Speaker
Description
Reciprocal Asymmetric Transmission (RAT) has attracted attention of the metamaterial, photonic crystal, and artificial chirality communities since 2000’s. Initially, RAT has been understood as the difference in transmission when the structure with broken spatial inversion symmetry is illuminated by the same linearly or circularly polarized wave in forward and backward (i.e., opposite) directions. The diffraction gratings with one-side corrugations are probably the simplest structures enabling RAT. However, they are not well suitable for the achievement of a high-contrast RAT, because it is rather accidental therein. To ensure that zero (i.e., symmetric) order is suppressed, while the desired higher orders are excited only for one direction, photonic-crystal gratings, metamaterial gratings, and gratings involving epsilon-near-zero materials have been proposed.
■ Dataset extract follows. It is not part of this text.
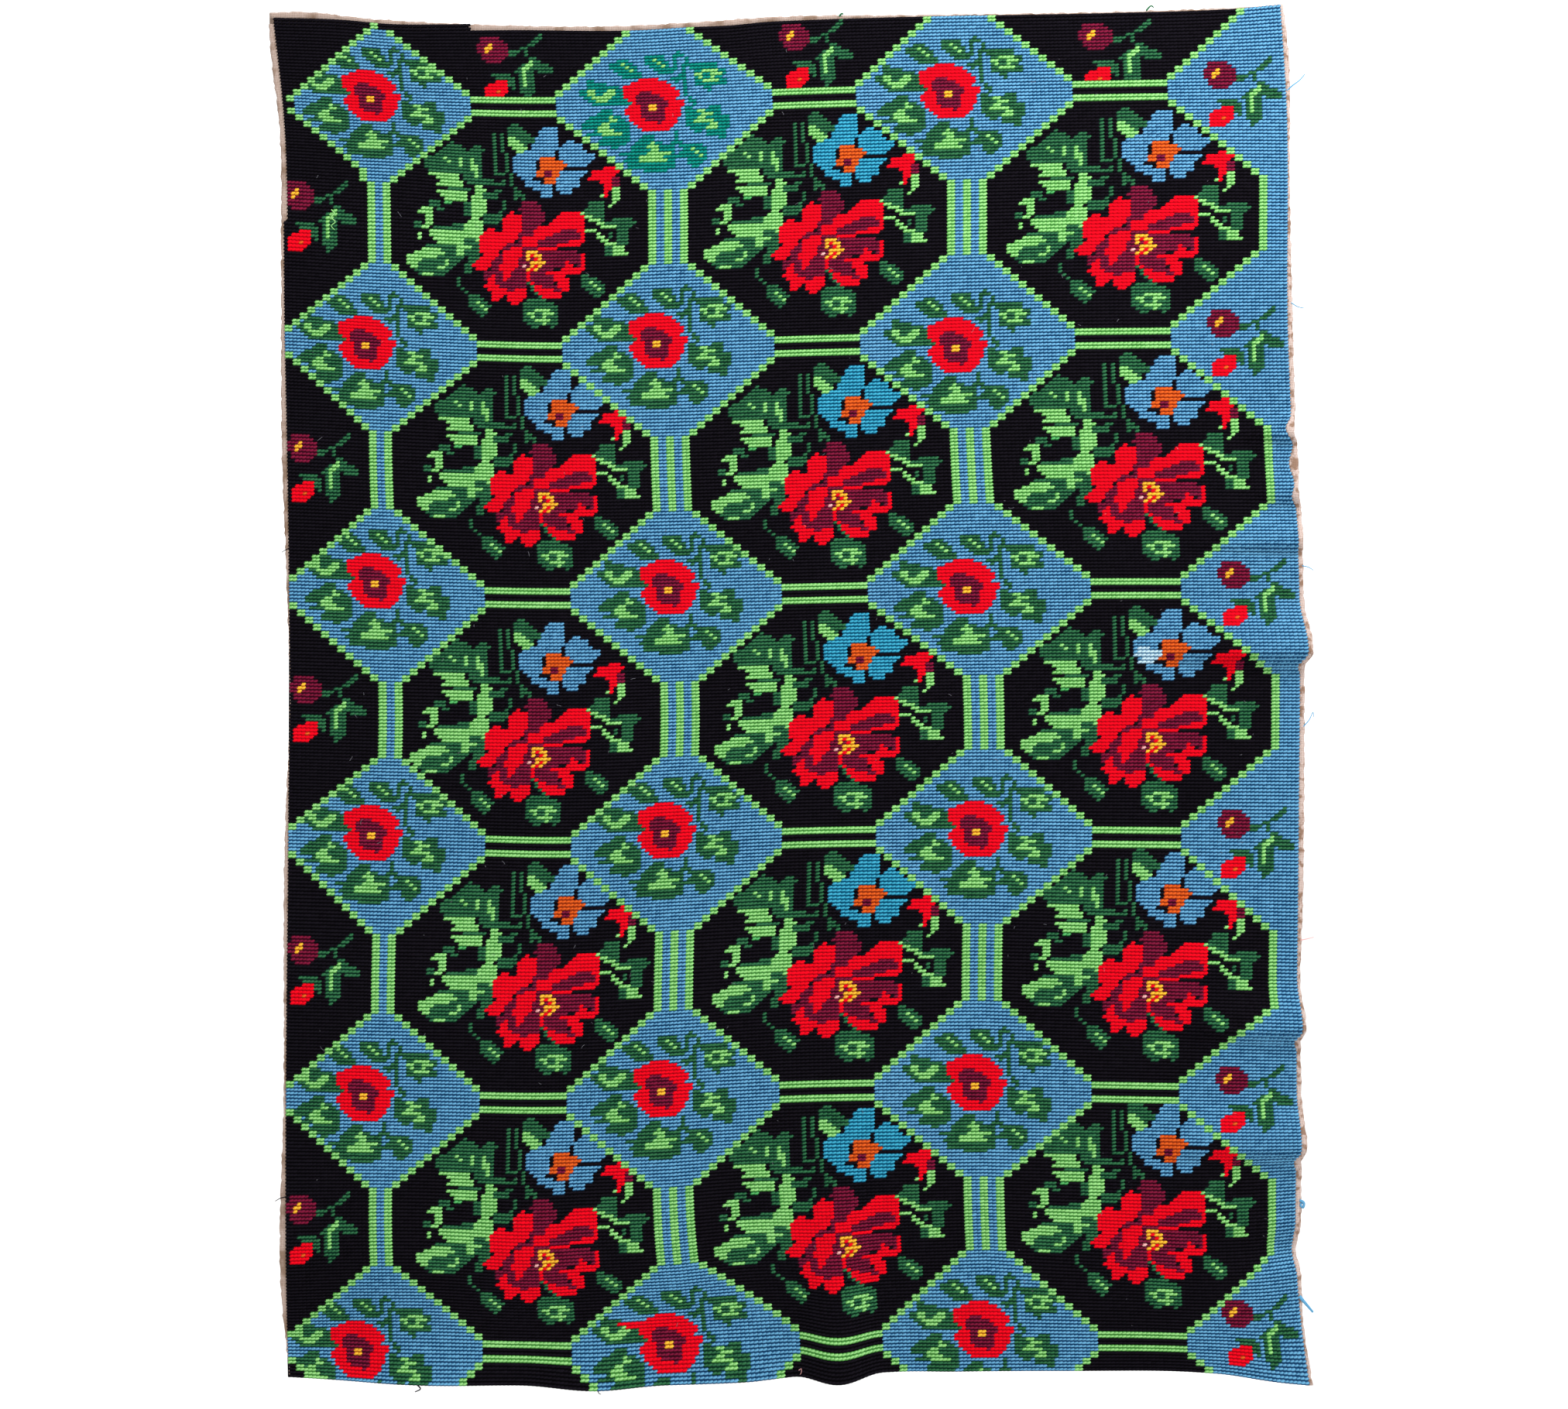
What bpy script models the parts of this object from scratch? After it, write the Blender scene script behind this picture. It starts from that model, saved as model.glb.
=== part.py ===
"""Cross-stitch wall hanging: one panel of canvas covered in wool stitches, as it hangs.

Millimetres in the tables, metres in the mesh, +Z up. The origin is the middle of the top edge,
the stitched face looks along -Y, and the wall would stand behind the panel at +Y.
Across is measured to the right from the origin, and down is measured from it towards the floor.
"""

import math

import bpy
import numpy as np

MM = 0.001

# Canvas of about 1 mm with the wool worked on its face and the yarn's runs on its back.
PANEL_THICKNESS = 3.0
SHARP_ANGLE = math.radians(60.0)

# The strip along the top that is held flat, and how far the loose cloth below it stands off the wall.
HEADING_DEPTH = 60.0
STAND_OFF = 10.0
STAND_OFF_RUN = 420.0

# The four edges of the hung panel. Columns: place along the edge, where the edge lies there.
TOP_EDGE = (  # across, down
    (-654.0, -5.7),
    (-610.0, -6.5),
    (-520.0, 2.7),
    (-440.0, 7.5),
    (-348.0, 11.0),
    (-210.0, 12.0),
    (-104.0, 7.0),
    (0.0, 0.0),
    (190.0, -2.5),
    (434.0, -6.5),
    (600.0, -12.0),
    (657.0, -15.0),
)
HEM_EDGE = (  # across, down
    (-624.0, 1755.0),
    (-532.0, 1762.0),
    (-455.0, 1766.0),
    (-318.0, 1766.0),
    (-228.0, 1769.0),
    (-147.0, 1766.0),
    (0.0, 1759.0),
    (60.0, 1752.0),
    (130.0, 1750.0),
    (434.0, 1747.5),
    (559.0, 1750.0),
    (629.0, 1756.0),
    (694.0, 1766.0),
)
LEFT_EDGE = (  # down, across
    (-5.7, -654.0),
    (60.0, -649.0),
    (130.0, -640.0),
    (310.0, -636.0),
    (580.0, -634.0),
    (710.0, -629.0),
    (925.0, -625.0),
    (1010.0, -629.0),
    (1395.0, -632.0),
    (1650.0, -635.0),
    (1755.0, -624.0),
)
RIGHT_EDGE = (  # down, across
    (-15.0, 657.0),
    (37.0, 663.0),
    (213.0, 665.0),
    (390.0, 668.0),
    (500.0, 671.0),
    (640.0, 679.0),
    (966.0, 683.0),
    (1142.0, 681.0),
    (1260.0, 677.0),
    (1388.0, 679.0),
    (1538.0, 679.0),
    (1628.0, 679.0),
    (1688.0, 682.0),
    (1764.0, 694.0),
)

# Upright folds that open towards the hem. The first is the deep one that shows in the photo.
# Columns: across, half width, reach up from the hem, depth towards the viewer, drop of the hem.
HEM_FOLDS = (
    (83.0, 58.0, 330.0, 26.0, 15.0),
    (12.0, 52.0, 240.0, -9.0, 0.0),
    (172.0, 62.0, 260.0, -8.0, 0.0),
    (-235.0, 95.0, 300.0, 7.0, 3.0),
    (-560.0, 80.0, 380.0, -6.0, 0.0),
    (480.0, 110.0, 300.0, -6.0, 0.0),
    (640.0, 70.0, 240.0, 8.0, 2.0),
)

# Pleats that run in from the loose right edge: the cloth swells towards the viewer down to a crest
# and tucks back sharply under it.
# Columns: down at the crest, swell above, tuck below, reach inwards, depth, how far the edge juts out.
SIDE_PLEATS = (
    (540.0, 40.0, 16.0, 90.0, 9.0, -4.0),
    (616.0, 44.0, 22.0, 80.0, 8.0, -3.0),
    (680.0, 46.0, 14.0, 190.0, 7.0, 0.0),
    (820.0, 72.0, 16.0, 260.0, 17.0, 9.0),
    (1306.0, 66.0, 16.0, 210.0, 14.0, 6.0),
    (1460.0, 74.0, 16.0, 240.0, 14.0, 5.0),
    (1592.0, 40.0, 34.0, 160.0, -10.0, -5.0),
)

# Broad soft swells of the hanging cloth. Columns: across, down, half width, half height, depth.
SWELLS = (
    (-420.0, 520.0, 230.0, 330.0, 5.0),
    (-60.0, 760.0, 260.0, 300.0, -5.0),
    (330.0, 420.0, 220.0, 260.0, 4.0),
    (-330.0, 1180.0, 250.0, 280.0, -5.0),
    (250.0, 1130.0, 240.0, 300.0, 6.0),
    (-520.0, 1540.0, 180.0, 220.0, 6.0),
    (560.0, 1080.0, 150.0, 160.0, -5.0),
)

# The grid that the cloth is drawn on, as shares of the width and of the height.
# Columns: from, to, number of steps.
ACROSS_STEPS = (
    (0.0, 0.42, 8),
    (0.42, 0.66, 14),
    (0.66, 0.80, 4),
    (0.80, 1.0, 9),
)
DOWN_STEPS = (
    (0.0, 0.04, 2),
    (0.04, 0.28, 7),
    (0.28, 0.41, 11),
    (0.41, 0.50, 9),
    (0.50, 0.70, 6),
    (0.70, 0.93, 23),
    (0.93, 1.0, 4),
)


def smooth_edge(table, places):
    """Read an edge table at the given places on one smooth curve through its points."""
    points = np.array(table)
    along = points[:, 0]
    out = points[:, 1]
    slopes = np.gradient(out, along)
    index = np.clip(np.searchsorted(along, places, side="right") - 1, 0, len(along) - 2)
    span = along[index + 1] - along[index]
    t = np.clip((places - along[index]) / span, 0.0, 1.0)
    rise = t * t * (3.0 - 2.0 * t)
    bend_start = t * (1.0 - t) ** 2 * span * slopes[index]
    bend_end = t * t * (t - 1.0) * span * slopes[index + 1]
    return out[index] * (1.0 - rise) + out[index + 1] * rise + bend_start + bend_end


def stations(table):
    """List the shares of a grid's lines from a table of stretches and their numbers of steps."""
    stretches = [np.linspace(start, end, steps, endpoint=False) for start, end, steps in table]
    return np.append(np.concatenate(stretches), table[-1][1])


def hill(distance):
    """Give a soft hill: 1 in the middle, 0 at a distance of 1 and beyond."""
    return np.where(np.abs(distance) < 1.0, 0.5 + 0.5 * np.cos(np.pi * distance), 0.0)


def flat_shape(share_across, share_down):
    """Give across and down of each grid point from the four edges."""
    across_top = TOP_EDGE[0][0] + share_across * (TOP_EDGE[-1][0] - TOP_EDGE[0][0])
    across_hem = HEM_EDGE[0][0] + share_across * (HEM_EDGE[-1][0] - HEM_EDGE[0][0])
    top = smooth_edge(TOP_EDGE, across_top)
    hem = smooth_edge(HEM_EDGE, across_hem)
    down = top + share_down * (hem - top)
    left = smooth_edge(LEFT_EDGE, down)
    right = smooth_edge(RIGHT_EDGE, down)
    return left + share_across * (right - left), down


def hem_folds(across, down):
    """Give the depth and the drop that the upright folds add at each point."""
    depth = np.zeros_like(across)
    drop = np.zeros_like(across)
    hem = smooth_edge(HEM_EDGE, across)
    for middle, half_width, reach, fold_depth, fold_drop in HEM_FOLDS:
        nearness = np.clip(1.0 - (hem - down) / reach, 0.0, 1.0)
        ridge = hill((across - middle) / half_width)
        depth += fold_depth * ridge * nearness ** 1.5
        drop += fold_drop * ridge * nearness ** 3
    return depth, drop


def side_pleats(across, down):
    """Give the depth and the sideways jut that the pleats of the right edge add."""
    depth = np.zeros_like(across)
    jut = np.zeros_like(across)
    right = smooth_edge(RIGHT_EDGE, down)
    for crest, swell, tuck, reach, pleat_depth, pleat_jut in SIDE_PLEATS:
        below = down - crest
        profile = hill(below / np.where(below < 0.0, swell, tuck))
        nearness = np.clip(1.0 - (right - across) / reach, 0.0, 1.0)
        fade = nearness * nearness * (3.0 - 2.0 * nearness)
        depth += pleat_depth * profile * fade
        jut += pleat_jut * profile * nearness ** 4
    return depth, jut


def swells(across, down):
    """Give the depth of the broad swells."""
    depth = np.zeros_like(across)
    for middle, height, half_width, half_height, swell_depth in SWELLS:
        depth += swell_depth * hill((across - middle) / half_width) * hill((down - height) / half_height)
    return depth


def stand_off(down):
    """Give how far the cloth stands off the wall: nothing at the flat heading, all of it lower down."""
    t = np.clip((down - HEADING_DEPTH) / STAND_OFF_RUN, 0.0, 1.0)
    return STAND_OFF * t * t * (3.0 - 2.0 * t)


def hung_cloth():
    """Give the middle surface of the hung cloth as grids of x, y and z in metres."""
    share_across, share_down = np.meshgrid(stations(ACROSS_STEPS), stations(DOWN_STEPS))
    across, down = flat_shape(share_across, share_down)
    fold_depth, fold_drop = hem_folds(across, down)
    pleat_depth, pleat_jut = side_pleats(across, down)
    depth = stand_off(down) + fold_depth + pleat_depth + swells(across, down)
    return (across + pleat_jut) * MM, -depth * MM, -(down + fold_drop) * MM


def panel_mesh():
    """Build the cloth's middle surface as one open grid that faces the viewer."""
    x, y, z = hung_cloth()
    rows, columns = x.shape
    corner = np.arange(rows * columns).reshape(rows, columns)
    faces = np.stack(
        (corner[1:, :-1], corner[1:, 1:], corner[:-1, 1:], corner[:-1, :-1]), axis=-1
    ).reshape(-1, 4)
    mesh = bpy.data.meshes.new("embroidered_panel")
    mesh.from_pydata(np.stack((x, y, z), axis=-1).reshape(-1, 3).tolist(), [], faces.tolist())
    mesh.shade_smooth()
    mesh.set_sharp_from_angle(angle=SHARP_ANGLE)
    return mesh


def wool_material():
    """Make the wool of the stitched face: a near-black ground with the rest of its colours small in it."""
    material = bpy.data.materials.new("wool_stitching")
    material.use_nodes = True
    shader = material.node_tree.nodes["Principled BSDF"]
    shader.inputs["Base Color"].default_value = (0.045, 0.10, 0.10, 1.0)
    shader.inputs["Roughness"].default_value = 0.92
    shader.inputs["Metallic"].default_value = 0.0
    return material


def embroidered_panel():
    """Make the panel: the hung middle surface, given its thickness on both sides."""
    panel = bpy.data.objects.new("embroidered_panel", panel_mesh())
    bpy.context.scene.collection.objects.link(panel)
    panel.data.materials.append(wool_material())
    thickness = panel.modifiers.new("cloth_thickness", "SOLIDIFY")
    thickness.thickness = PANEL_THICKNESS * MM
    thickness.offset = 0.0
    thickness.use_even_offset = True
    return panel


def main():
    """Clear the scene and build the hanging."""
    for item in list(bpy.data.objects):
        bpy.data.objects.remove(item, do_unlink=True)
    embroidered_panel()


main()
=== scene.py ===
"""Looks of a cross-stitch wall hanging: canvas, wool stitches on its face, yarn runs on its back.

The design is a folk lattice of blue diamonds joined by striped bars, with roses and bouquets between.
It is charted in whole stitches, drawn from petals, leaves and stems.
Lengths in the tables are millimetres, across to the right and down from the middle of the top edge.
Meshes are in metres, +Z up, and the stitched face looks along -Y.
"""

import logging
import math
from dataclasses import dataclass, field
from enum import Enum, IntEnum

import bpy
import numpy as np
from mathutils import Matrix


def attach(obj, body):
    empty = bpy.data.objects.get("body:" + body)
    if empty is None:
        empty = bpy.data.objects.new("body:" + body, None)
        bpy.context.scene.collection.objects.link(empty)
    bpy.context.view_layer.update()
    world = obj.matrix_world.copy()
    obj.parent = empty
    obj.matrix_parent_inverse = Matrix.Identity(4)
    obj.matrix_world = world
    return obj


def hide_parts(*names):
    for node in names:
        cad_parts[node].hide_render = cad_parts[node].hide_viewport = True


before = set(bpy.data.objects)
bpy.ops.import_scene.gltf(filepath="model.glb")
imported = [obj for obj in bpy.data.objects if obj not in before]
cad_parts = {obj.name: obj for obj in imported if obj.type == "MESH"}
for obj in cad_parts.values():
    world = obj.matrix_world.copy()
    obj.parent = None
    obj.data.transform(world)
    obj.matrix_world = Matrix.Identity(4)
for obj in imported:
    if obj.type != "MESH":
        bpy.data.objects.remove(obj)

logging.basicConfig(level=logging.INFO, format="%(name)s: %(message)s")
LOG = logging.getLogger("wall_hanging")

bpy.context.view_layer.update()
MM = 0.001
THREAD = 1.5  # from one thread of the canvas to the next, in millimetres
FINE = 3.0  # detail of a fine noise
BODY = "root"
PANEL_NODE = "embroidered_panel"

Table = tuple[tuple[float, ...], ...]
Points = tuple[tuple[int, int], ...]
Blocks = tuple[tuple[int, int, int, int], ...]
Colour = tuple[int, int, int]
Place = tuple[float, float, float]
Range = tuple[float, float]
Socket = bpy.types.NodeSocket
Inputs = dict[str | int, Socket | float | tuple]


class Yarn(IntEnum):
    """The yarns of the chart. BARE is canvas with no stitch on it."""

    BARE = 0
    BLACK = 1
    BLUE = 2
    LIME = 3
    GREEN = 4
    DARK_GREEN = 5
    RED = 6
    MAROON = 7
    ORANGE = 8
    YELLOW = 9
    TURQUOISE = 10
    TEAL = 11
    PINK = 12
    PALE_BLUE = 13


class Slot(Enum):
    """The material slots of the record."""

    WOOL = "wool_stitching"
    CANVAS = "ground_canvas"


def smooth_edge(table: Table, places: np.ndarray) -> np.ndarray:
    """Read an edge table on one smooth curve: cubic pieces whose slopes are those of the neighbours.

    Args:
        table: rows of a place along the edge and where the edge lies there.
        places: the places to read.

    Returns:
        Where the edge lies at each place.
    """
    points = np.array(table)
    return smooth_rows(points[:, 0], points[:, 1], places)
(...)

In these structures, dispersion and diffraction work jointly to block zero-order transmission and enable conversion of the incident-wave energy to the selected diffraction orders. Instead of diffractions, polarization states can be used, so that symmetric co-polarized transmission can be suppressed, while asymmetry occurs due to the forward-to-backward contrast in cross-polarized transmission. Metagratings with subwavelength slits, which support surface plasmons, have been the first structures, in which asymmetric field distribution has been demonstrated at beam-type illumination. The recently proposed Janus metasurfaces offer prospective RAT devices, which are used either for generation of asymmetric metaholograms at the identical forward and backward illuminations, or for asymmetric transformation of one hologram to another. To summarize, RAT has a floating focus, being presently shifted towards asymmetric functionality, and expectedly to the general asymmetric physics at the next step.